Single by Nikki Webster

from the album Let's Dance
- Released: June 2004
- Genre: Pop; dance;
- Length: 3:58
- Label: BMG
- Songwriter(s): Delta Goodrem; Mark Holden; Axel Breitung;
- Producer(s): Chong Lim

Nikki Webster singles chronology
| "Dancing in the Street" (2003) | "Let's Dance" (2004) | "Devilicious" (2009) |

Music video
- "Let's Dance" on YouTube

= Let's Dance (Nikki Webster song) =

"Let's Dance" is a song by Nikki Webster, released as the second single from her third album Let's Dance, released in 2004. It was written by Delta Goodrem, Mark Holden and Axel Breitung. It peaked at No. 37 on the ARIA Singles Chart in June 2004.

==Music video==
The music video for "Let's Dance" was directed by Paul Varolo and filmed at The McDonald College. It shows children following an arrow to 'Nikki Webster "Let's Dance" Audition' and rehearsing the dance routine with Webster. For the last 50 seconds of the video, a smaller group of dancers perform the routine in costume. A Current Affair ran a story and interview about Nikki shooting her new music video.
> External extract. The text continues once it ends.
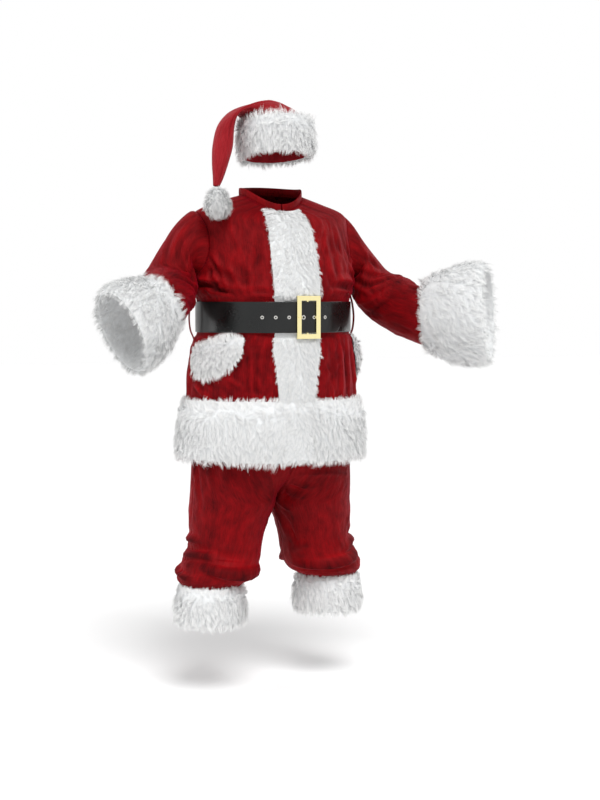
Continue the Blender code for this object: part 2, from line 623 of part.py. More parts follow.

When Webster appeared on Video Hits to promote the single, she taught the dance to host Axle Whitehead, and on So Fresh to hosts Elysia Pratt and David Whitehill.

==Live performances==
Webster performed "Let's Dance" at the Australia Day Eve concert in Canberra, more than four months before the single's release. The performance is included on The Best of Nikki Webster DVD.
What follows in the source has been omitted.